Source: Leader-Telegram Author Elizabeth Dohms

    • - Dudley Smith, a conservationist farmer near Augusta, suffers with some hearing loss that he attributes to operating loud machinery, in addition to driving cabless tractors and being exposed to screeching pigs when he was younger.

As rings were driven into the noses of pigs — a method to prevent them from digging with their snouts— their screeches pierced the ears of a young Dudley Smith.
Now, the 72-year-old Augusta area farmer who still tills the same land jokes that the pigs are to blame for his hearing loss.
All joking aside, their culpability shouldn’t be easily dismissed.
According to data from the National Ag Safety Database, the sound of squealing pigs rings in at about 130 decibels. Maximum safe levels for humans is 85 decibels, the sound of a lawnmower, over an eight-hour period. Normal conversation is about 60 decibels.
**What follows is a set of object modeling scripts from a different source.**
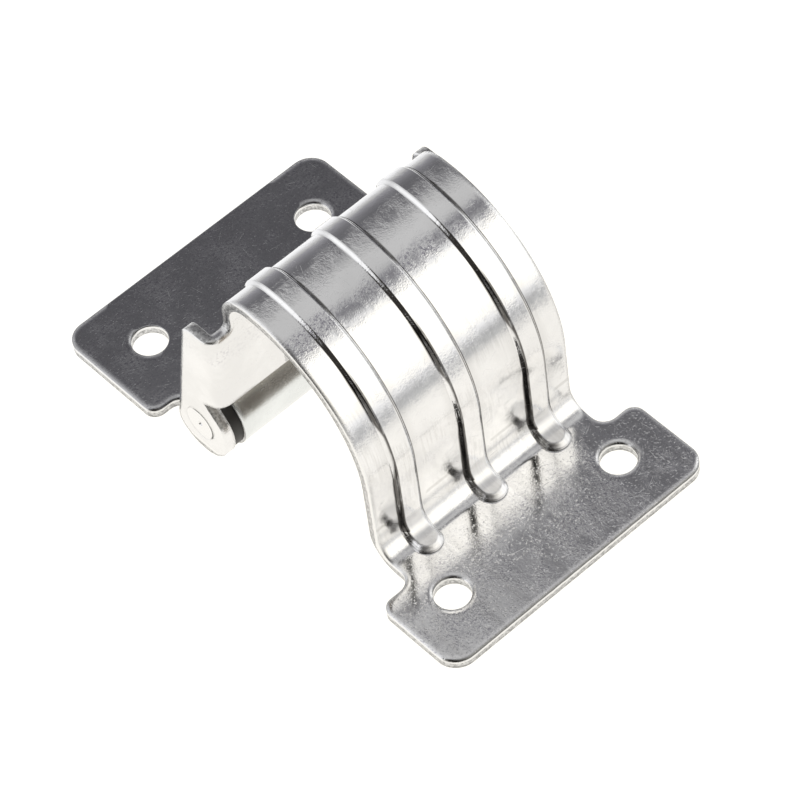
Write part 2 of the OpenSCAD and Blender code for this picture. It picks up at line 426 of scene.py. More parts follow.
def new_group(name, inputs, outputs):
    """A node group with named sockets, and its input and output nodes."""
    group = bpy.data.node_groups.new(name, "ShaderNodeTree")
    for label, kind, value in inputs:
        socket = group.interface.new_socket(label, in_out="INPUT", socket_type=kind)
        if value is not None:
            socket.default_value = value
    for label, kind in outputs:
        group.interface.new_socket(label, in_out="OUTPUT", socket_type=kind)
    return group, group.nodes.new("NodeGroupInput"), group.nodes.new("NodeGroupOutput")


def use_group(tree, group, **values):
    """A placed node group with its inputs set by name."""
    node = add_node(tree, "ShaderNodeGroup", node_tree=group)
    feed_all(tree, node, values)
    return node


def new_material(name):
    """An empty material and its Principled BSDF."""
    material = bpy.data.materials.new(name)
    material.use_nodes = True
    return material, material.node_tree, material.node_tree.nodes["Principled BSDF"]


def raise_surface(tree, shader, height, normal=None):
    """Bends the shader's normal by a height, over its own normal or the one given."""
    bump = add_node(tree, "ShaderNodeBump")
    feed_all(tree, bump, {"Distance": 1.0, "Height": height})
    if normal is not None:
        feed(tree, bump.inputs["Normal"], normal)
    feed(tree, shader.inputs["Normal"], bump.outputs[0])


# Shared effects


def short_scratches():
    """Short straight strokes, one in each cell of a Voronoi pattern, turned at random about a heading."""
    group, given, made = new_group(
        "short_scratches",
        [
            ("Place", "NodeSocketVector", None),
            ("Scale", "NodeSocketFloat", 500.0),
            ("Length", "NodeSocketFloat", 0.9 * MM),
            ("Width", "NodeSocketFloat", 0.06 * MM),
            ("Heading", "NodeSocketFloat", 0.6),
            ("Spread", "NodeSocketFloat", 2.4),
            ("Share", "NodeSocketFloat", 0.5),
        ],
        [("Mask", "NodeSocketFloat")],
    )
    source = given.outputs
    cells = add_node(group, "ShaderNodeTexVoronoi", voronoi_dimensions="3D")
    feed_all(group, cells, {"Vector": source["Place"], "Scale": source["Scale"]})
    step = vector_calc(group, "SUBTRACT", source["Place"], cells.outputs["Position"])
    step_x, step_y, _ = axes(group, step)
    chances = add_node(group, "ShaderNodeSeparateColor")
    feed(group, chances.inputs[0], cells.outputs["Color"])
    for_turn, for_share, strength = chances.outputs
    swing = product(group, calc(group, "SUBTRACT", for_turn, 0.5), source["Spread"])
    turn = total(group, source["Heading"], swing)
    cosine = calc(group, "COSINE", turn)
    sine = calc(group, "SINE", turn)
    along = total(group, product(group, step_x, cosine), product(group, step_y, sine))
    across = calc(group, "SUBTRACT", product(group, step_y, cosine), product(group, step_x, sine))
    half = product(group, source["Length"], 0.5)
    body = ease(group, calc(group, "ABSOLUTE", across), 0.0, source["Width"], start=1.0, end=0.0)
    ends = ease(group, calc(group, "ABSOLUTE", along), product(group, half, 0.5), half, start=1.0, end=0.0)
    kept = calc(group, "LESS_THAN", for_share, source["Share"])
    feed(group, made.inputs["Mask"], product(group, body, ends, kept, strength))
    return group


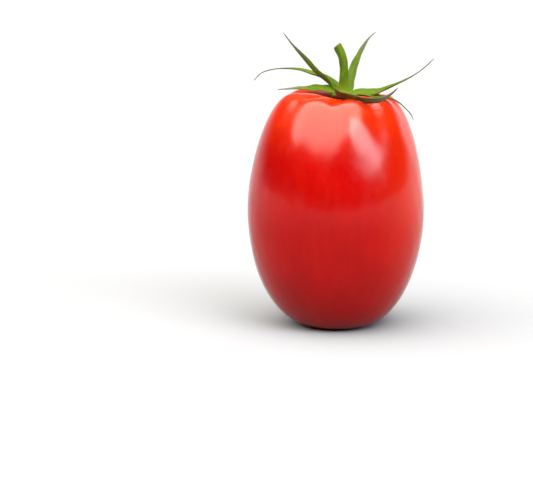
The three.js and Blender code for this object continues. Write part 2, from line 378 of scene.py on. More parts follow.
def skinMaterial():
    s = skinFinish
    material, tree, shader = newMaterial("tomato_skin")
    where = addNode(tree, "ShaderNodeTexCoord").outputs["Object"]
    side, _, height = addNode(tree, "ShaderNodeSeparateXYZ", {0: where}).outputs
    # broad patches of deeper red, and faint streaks that run from the stem end to the blossom end
    patches = remap(tree, noise(tree, where, 55, 3), 0.35, 0.7)
    streaks = remap(tree, noise(tree, stretched(tree, where, (1, 1, 0.12)), 420, 4, 0.6), 0.4, 0.75)
    colour = mixColour(tree, times(tree, patches, 0.6), s["red"], s["deepRed"])
    colour = mixColour(tree, times(tree, streaks, 0.07), colour, s["shoulderOrange"])
    # the shoulder is a little more orange, unevenly
    shoulder = remap(tree, height, 0.052, 0.0735)
    uneven = remap(tree, noise(tree, where, 130, 3), 0.3, 0.75)
    shoulder = times(tree, shoulder, plus(tree, times(tree, uneven, 0.4), 0.45))
    colour = mixColour(tree, shoulder, colour, s["shoulderOrange"])
    # painted light: the flank towards +X is painted lighter and more orange, for the soft light from the
    # right
    paintedLitFlank = times(tree, remap(tree, side, 0.009, 0.027), remap(tree, height, 0.02, 0.045, 0.35, 0.8))
    colour = mixColour(tree, paintedLitFlank, colour, s["paintedLitSide"])
    # tiny pale specks, thicker towards the stem end
    cells = addNode(tree, "ShaderNodeTexVoronoi", {"Vector": where, "Scale": 620.0, "Randomness": 1.0})
    dot = remap(tree, cells.outputs["Distance"], 0.05, 0.15, 1.0, 0.0)
    chosen = addNode(tree, "ShaderNodeSeparateColor", {0: cells.outputs["Color"]}).outputs[0]
    chosen = maths(tree, "GREATER_THAN", chosen, 0.55)
    amount = remap(tree, height, 0.02, 0.072, 0.05, 0.3)
    speck = times(tree, times(tree, dot, chosen), amount)
    colour = mixColour(tree, speck, colour, s["speck"])
    # a yellow-green star where the stem was joined, under the calyx
    fromStem = attributeValue(tree, "fromStem")
    wobble = times(tree, noise(tree, where, 500, 2), 3.0)
    star = remap(tree, plus(tree, fromStem, wobble), 4.5, 8.5, 0.75, 0.0)
    colour = mixColour(tree, star, colour, s["stemGreen"])
    # the small corky scar at the blossom end, with a paler ring of skin round it
    fromScar = attributeValue(tree, "fromScar")
    cork = remap(tree, fromScar, 0.75, 1.05, 1.0, 0.0)
    pale = remap(tree, fromScar, 1.0, 3.2, 0.35, 0.0)
    colour = mixColour(tree, pale, colour, s["speck"])
    crumbly = remap(tree, noise(tree, where, 2600, 4), 0.35, 0.65)
    colour = mixColour(tree, cork, colour, mixColour(tree, crumbly, s["scar"], s["scarPale"]))
    tree.links.new(colour, shader.inputs["Base Color"])
    # waxy, with the slightest unevenness, and less glossy where it is drawn in under the calyx
    gloss = remap(tree, noise(tree, where, 700, 3), 0.3, 0.7, s["gloss"] - 0.025, s["gloss"] + 0.03)
    gloss = plus(tree, gloss, remap(tree, fromStem, 5, 11, s["dimpleDull"], 0.0))
    gloss = addNode(tree, "ShaderNodeMix", {0: cork, 2: gloss, 3: 0.8}).outputs[0]  # the scar is dull
    tree.links.new(gloss, shader.inputs["Roughness"])
    shader.inputs["IOR"].default_value = s["ior"]
    shader.inputs["Subsurface Weight"].default_value = s["scatter"]
    shader.inputs["Subsurface Radius"].default_value = s["scatterTint"]
    shader.inputs["Subsurface Scale"].default_value = s["scatterDepth"] * mm
    # less shine towards the foot, and hardly any in the dimple
    polished = remap(tree, height, 0.03, 0.047, s["lowShine"], 1.0)
    shine = times(tree, polished, remap(tree, fromStem, 7.5, 13, s["dimpleShine"], s["shine"]))
    tree.links.new(shine, shader.inputs["Specular IOR Level"])
    wax = times(tree, polished, remap(tree, fromStem, 7.5, 13, 0.0, s["wax"]))
    tree.links.new(wax, shader.inputs["Coat Weight"])
    shader.inputs["Coat Roughness"].default_value = s["waxGloss"]
    shader.inputs["Coat IOR"].default_value = 1.45
    # a hint of pores and of the cells under the skin, and a rough scar
    relief = times(tree, noise(tree, where, 2400, 2), 0.35)
    relief = plus(tree, relief, noise(tree, where, 380, 2))
    corkRelief = times(tree, noise(tree, where, 5200, 4), times(tree, cork, 6.0))
    relief = plus(tree, relief, corkRelief)
    bump = addNode(tree, "ShaderNodeBump", {"Strength": 0.35, "Distance": 0.02 * mm, "Height": relief})
    tree.links.new(bump.outputs["Normal"], shader.inputs["Normal"])
    return material


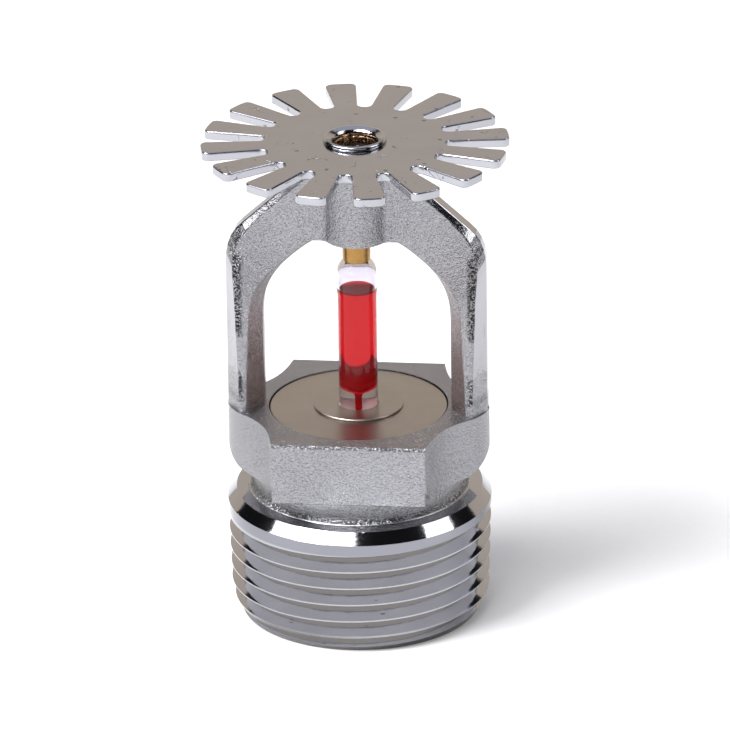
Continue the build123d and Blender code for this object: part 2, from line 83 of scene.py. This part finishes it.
# ---------------------------------------------------------------- node helpers
class Graph:
    """Short calls for building a node tree."""

    def __init__(self, tree):
        self.tree = tree
        tree.nodes.clear()

    def node(self, kind, inputs=(), **settings):
        made = self.tree.nodes.new(kind)
        for name, value in settings.items():
            setattr(made, name, value)
        for name, value in dict(inputs).items():
            self.put(made.inputs[name], value)
        return made

    def put(self, socket, value):
        """Link an output to the socket, or set the socket to a plain value."""
        if isinstance(value, bpy.types.NodeSocket):
            self.tree.links.new(value, socket)
        else:
            socket.default_value = value

    def math(self, operation, a, b=0.0, c=0.0):
        made = self.node("ShaderNodeMath", operation=operation)
        for socket, value in zip(made.inputs, (a, b, c)):
            self.put(socket, value)
        return made.outputs[0]

    def add(self, a, b):
        return self.math("ADD", a, b)

    def subtract(self, a, b):
        return self.math("SUBTRACT", a, b)

    def times(self, a, b):
        return self.math("MULTIPLY", a, b)

    def larger(self, a, b):
        return self.math("MAXIMUM", a, b)

    def absolute(self, value):
        return self.math("ABSOLUTE", value)

    def step(self, value, low, high):
        """0 below low, 1 above high and smooth between them; low above high turns it over."""
        flipped = low > high
        made = self.node(
            "ShaderNodeMapRange",
            {"Value": value, "From Min": min(low, high), "From Max": max(low, high),
             "To Min": 1.0 if flipped else 0.0, "To Max": 0.0 if flipped else 1.0},
            interpolation_type="SMOOTHSTEP",
        )
        return made.outputs[0]

    def between(self, value, low, high, soft):
        """1 where the value lies between low and high, fading out over soft at each end."""
        return self.times(self.step(value, low - soft, low + soft),
                          self.step(value, high + soft, high - soft))

    def split(self, vector):
        return self.node("ShaderNodeSeparateXYZ", {"Vector": vector}).outputs

    def scaled(self, vector, scale):
        return self.node("ShaderNodeMapping", {"Vector": vector, "Scale": scale}).outputs[0]

    def noise(self, vector, scale, detail=2.0, roughness=0.5, distortion=0.0):
        made = self.node(
            "ShaderNodeTexNoise",
            {"Vector": vector, "Scale": scale, "Detail": detail, "Roughness": roughness,
             "Distortion": distortion},
        )
        return made.outputs[0]

    def cells(self, vector, scale):
        """Distance to the middle of the nearest cell."""
        return self.node("ShaderNodeTexVoronoi", {"Vector": vector, "Scale": scale}).outputs["Distance"]

    def blend(self, share, a, b, kind="MIX"):
        """Colour a turned into colour b by that share."""
        made = self.node("ShaderNodeMix", data_type="RGBA", blend_type=kind, clamp_factor=True)
        for place, value in ((0, share), (6, a), (7, b)):
            self.put(made.inputs[place], value)
        return made.outputs[2]

    def lerp(self, share, a, b):
        """Number a turned into number b by that share."""
        made = self.node("ShaderNodeMix", data_type="FLOAT", clamp_factor=True)
        for place, value in ((0, share), (2, a), (3, b)):
            self.put(made.inputs[place], value)
        return made.outputs[0]

    def bump(self, height, distance, normal=None):
        made = self.node("ShaderNodeBump", {"Height": height, "Distance": distance, "Strength": 1.0})
        if normal is not None:
            self.put(made.inputs["Normal"], normal)
        return made.outputs[0]

    def rounded_edge(self, radius):
        """A surface normal that turns smoothly over the mesh's sharp edges."""
        return self.node("ShaderNodeBevel", {"Radius": radius}, samples=4).outputs[0]


def rgb(r, g, b):
    return (r, g, b, 1.0)


def new_material(name):
    """A material, its graph, its shader and the position on the object."""
    material = bpy.data.materials.new(name)
    material.use_nodes = True
    g = Graph(material.node_tree)
    shader = g.node("ShaderNodeBsdfPrincipled")
    g.put(g.node("ShaderNodeOutputMaterial").inputs["Surface"], shader.outputs[0])
    return material, g, shader, g.node("ShaderNodeTexCoord").outputs["Object"]


# ---------------------------------------------------------------- surroundings
FLOOR_HALF = 6.0
FLOOR_TINTS = rgb(0.90, 0.90, 0.90), rgb(0.93, 0.93, 0.93)

# What a direction meets: x to the right, y away and z up, after a turn by the view's azimuth.
BACKDROP_BEIGE = rgb(0.70, 0.62, 0.53)
BACKDROP_LEFT, BACKDROP_RIGHT = -0.84, 0.56
BACKDROP_EDGE = (-0.01, 0.01)
BACKDROP_TOP = (0.535, 0.515)
CEILING_BLUE = rgb(0.60, 0.61, 0.70)
CEILING_SLOPE = 0.35
CEILING_EDGE = (0.855, 0.875)
FRONT_GREY = rgb(0.55, 0.55, 0.58)
FRONT_SPREAD = 1.1
FRONT_EDGE = (-0.08, -0.12)
FRONT_TOP = (0.36, 0.30)
SHADE = rgb(0.010, 0.010, 0.012)

KEY_DIRECTION = (-0.493, -0.296, 0.818)
KEY_ALONG = (-0.904, 0.685, -0.259)
FILL_DIRECTION = (0.75, -0.07, 0.64)
FILL_ALONG = (0.17, 0.368, -0.158)
LIT_POINT = Vector((0, 0, 0.02))
AREA_LIGHT_WATTS = 4.0  # power of one square metre of area light whose radiance is 1


def make_world():
    """A beige wall behind, a pale ceiling, dark gaps at the sides and a grey wall in front."""
    world = bpy.data.worlds.new("studio")
    bpy.context.scene.world = world
    world.use_nodes = True
    g = Graph(world.node_tree)
    direction = g.node("ShaderNodeTexCoord").outputs["Generated"]
    turned = g.node("ShaderNodeVectorRotate",
                    {"Vector": direction, "Angle": -math.radians(VIEW_AZIMUTH)},
                    rotation_type="Z_AXIS").outputs[0]
    x, y, z = g.split(turned)
    aside = g.larger(g.times(x, BACKDROP_LEFT), g.times(x, BACKDROP_RIGHT))
    behind = g.times(g.step(g.subtract(y, aside), *BACKDROP_EDGE), g.step(z, *BACKDROP_TOP))
    ceiling = g.step(g.add(z, g.times(y, CEILING_SLOPE)), *CEILING_EDGE)
    nearness = g.add(y, g.times(g.absolute(x), FRONT_SPREAD))
    ahead = g.times(g.step(nearness, *FRONT_EDGE), g.step(z, *FRONT_TOP))
    whole = g.blend(ceiling, SHADE, CEILING_BLUE)
    whole = g.blend(behind, whole, BACKDROP_BEIGE)
    whole = g.blend(ahead, whole, FRONT_GREY)
    sheet = g.node("ShaderNodeBackground", {"Color": whole, "Strength": 1.0})
    g.put(g.node("ShaderNodeOutputWorld").inputs["Surface"], sheet.outputs[0])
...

Oftentimes exposed to sound well over 85 decibels, farmers are especially susceptible to hearing loss — a point driven home by a UW-Madison audiology team that handed out earplugs at the Budweiser Dairyland Super National Truck and Tractor Pull in Tomah last weekend, the Milwaukee Journal Sentinel reported.
Hearing study
But depending on people to minimize their own hearing loss might not be the solution, said research scientist Barbara Marlenga with the National Farm Medicine Center, part of the Marshfield Clinic Research Foundation.